Why benchmarks fail in the real world

Feb 13, 2025

RobustnessSensitivityRoboticsSystems

We started with a simple question: how do you create a fair way to evaluate AI systems?

At SAI, we built a benchmarking platform that provides a level playing field for testing policies against complex environments. The idea was to standardize evaluation — same tasks, same environments, same metrics. Teams could test their agents, compare results, and measure progress objectively.

But as we worked with more teams deploying systems in the real world, we noticed something. The agents that performed well on benchmarks often struggled in deployment. A model that excelled in evaluation would fail when:

The camera angle changed
Instructions were phrased differently
The lighting wasn’t perfect
Hardware ran slower than expected

The gap wasn’t about whether systems could do the task, but whether they could keep working when things weren’t ideal.

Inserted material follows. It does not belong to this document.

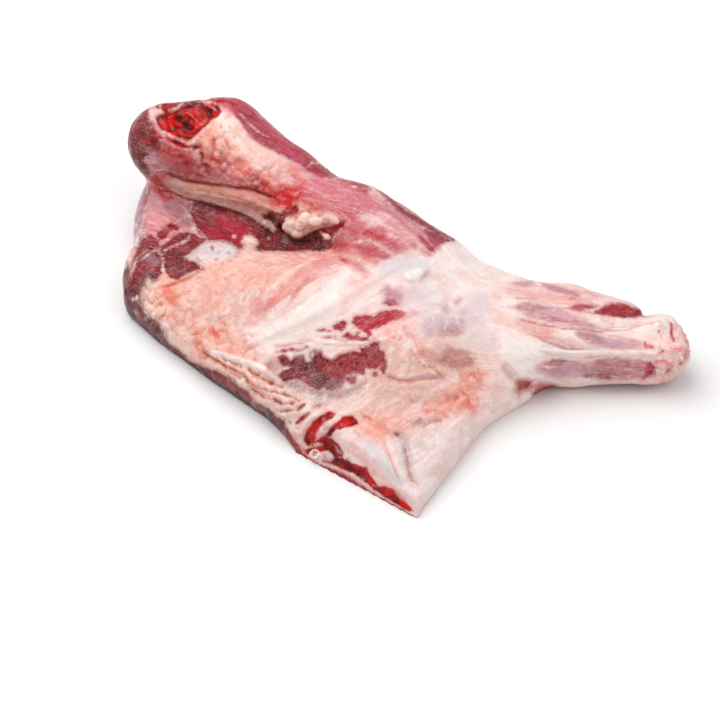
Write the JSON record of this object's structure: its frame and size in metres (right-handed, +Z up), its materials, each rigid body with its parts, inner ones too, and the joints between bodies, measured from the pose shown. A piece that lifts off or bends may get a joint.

Benchmarks measure performance under standardized conditions. But real systems don’t operate in standardized conditions. They operate in warehouses with varying lighting. Factories with different equipment. Homes where every environment is unique.

The problem: We were measuring the wrong thing.

We were asking “how well does this system perform?” when we should have been asking “where does this system break, and why?”

Case Study: Humanoid Soccer Competition

In November 2025, we launched the Booster Soccer Showdown, a competition challenging participants to develop general policies that could control a simulated humanoid robot to kick a soccer ball toward a goal across different environments. Users submitted their trained models, which were then evaluated across hundreds of randomized scenarios varying ball positions, distances, and environmental conditions.

One particular submission caught our attention. The policy succeeded in passing the ball to the target 28% of the time, but because the distribution was bimodal, we knew that the aggregate metric wasn’t telling the whole story.

Figure 1: Two different performance profiles entangled in a single distribution.

We discovered that two fundamentally different performance profiles were entangled within a single distribution. The policy excelled in close-range scenarios where the ball was positioned near the robot. However, it struggled significantly when the ball was positioned far away or at extreme angles. By isolating these conditions, the picture becomes much clearer (Figure 2).

Figure 2: Two separate performance distributions are clear once the conditions are isolated

This case illustrates a broader challenge in robotics evaluation: aggregate metrics can obscure important details about what a policy has actually learned. A 28% overall success rate told us very little, but breaking this down revealed strong performance on one class of scenarios and substantially weaker performance on another. This decomposition provides actionable insights into where future training efforts should be concentrated.

Video

Figure 3: Episodes sampled from both the 'good' and 'bad' distributions.

What we’re building now

As part of SAI’s broader mission, our focus is on robotics policy evaluation with an emphasis on understanding where and why policies fail when deployed outside controlled settings. We do this by studying how performance changes when different parts of the system are stressed. This includes:

Visual perception (blur, lighting, occlusions)
Language understanding (ambiguous or varied instructions)
Computation (slower hardware, quantized models)
Physical execution (actuator noise, calibration drift)

The goal is to make benchmarks more informative for real-world deployment.

Instead of just measuring performance, we characterize behavior under real-world variation. In our new platform you will be able to see where the system is stable, where it’s fragile, and what kinds of failures to expect.

Why this matters

Most discussions of robustness focus on individual components in isolation. A vision model degrades under blur. A language model struggles with ambiguous phrasing. A controller becomes unstable under noise.

Understanding the marginal impact of each component is valuable and a necessary first step. But real robotic systems are composed of interacting parts, which means failures don’t just occur in isolation.

A small visual distortion might be fine on its own. A slightly ambiguous instruction might be fine on its own. But together? The system fails in ways neither perturbation would predict alone.

This blog series is about building a framework that accounts for that.

We’ll start by formalizing what robustness means in a real robotic system. Then we’ll show how to measure it systematically. And finally, we’ll demonstrate how understanding sensitivity profiles leads to more reliable deployment.

Knowing where your system will break is just as valuable as knowing where it works.